BENNETT INVENTORY : That Moment


Fear and Loathing in Las Vegas -- The North Star Coffee Lounge

20 years ago this month, the movie adaptation of Fear and Loathing in Las Vegas drove a hundred miles an hour with the top down into the heart of the American Dream. Critics and audiences alike largely dismissed the film, though this didn't deter me from seeing it four times in its very short theatrical run - skipping school on at least one occasion to squeeze in an extra dose of bad craziness.
It's fair to say that all films benefit from the full movie theater experience, but I certainly have my own exclusive mental list of stuff that just ain't the same on the home video format. Having viewed it both ways, I can confidently declare that the relentlessly colorful, loud hysteria of this savage journey is definitely dulled on even the biggest TV - or the smallest "device." Bluntly put, if you haven't survived it in the cinema, you haven't really taken the ride...
Big talk for a low-budget slapstick comedy. Though light as it is, the interpretation of Hunter Thompson & Ralph Steadman through Johnny Depp & Terry Gilliam (et al., respectively) makes for a more-than-adequately faithful translation of the source material: hilariously disorienting and exquisitely structureless; and so the climax of this 'story' is understandably untraditional and compellingly poignant.
Immediately following one of the more abrasive sequences in a movie full of abrasive sequences, everything - the writing, the directing, the performances, the laughs, the psychedelic songtrack - loosens up and then solidifies into a humid, sinister nightmare: reality. (Gilliam's at his best with these kinds of moods.) After the hysterical hysteria of the first 90 minutes, our two heroes slow down long enough for us to get a good look at them: Duke (Depp as Thompson's alter ego) as the hawk-eyed observer we already knew, and Dr. Gonzo (Benicio del Toro's loose portrayal of Oscar Acosta) as the batshit-crazy L.A. attorney whose political beliefs & proclivity for social & racial justice were admirable, but was still a dangerous drug fiend - a 'high-powered mutant' - and a goldmine for literary folklore.

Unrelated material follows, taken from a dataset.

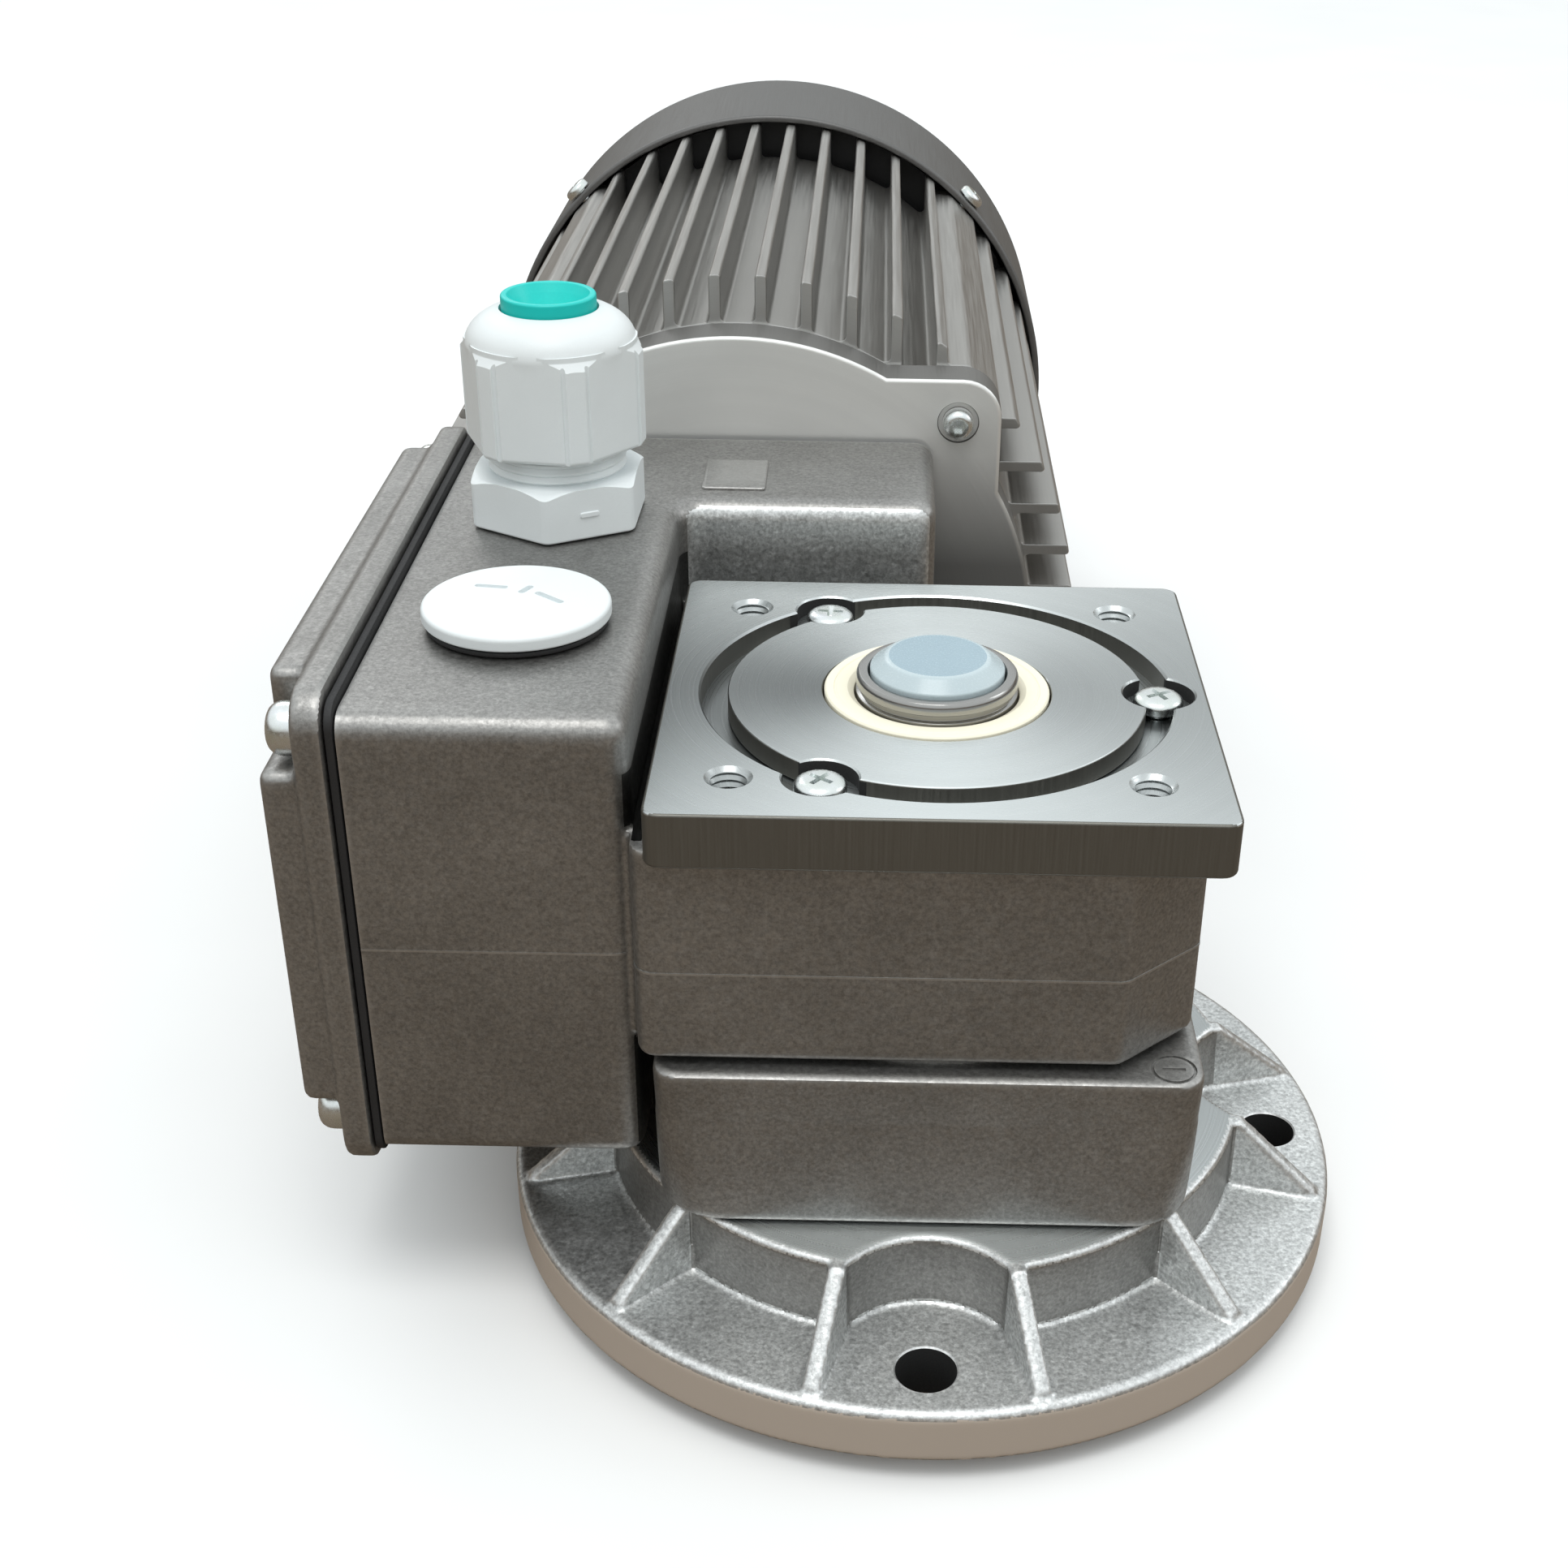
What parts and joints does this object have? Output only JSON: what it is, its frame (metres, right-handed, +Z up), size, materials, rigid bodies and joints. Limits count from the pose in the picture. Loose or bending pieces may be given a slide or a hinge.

In the scene, del Toro torments a helpless waitress played by Ellen Barkin, and after the events of this particular story, we truly don't know what will happen. But what does happen is why it is truly the punchline to this longwinded joke; the film (as the book did) calls attention to the conceited empire/colossal failure of post-1960s culture. You can draw a straight line between this scene and the final act of Easy Rider: The American Dream is such a ripe punchline for this (or any) point in time, and like any joke, it takes talented and intelligent humorists to emphasize the question mark it's always been - and still is.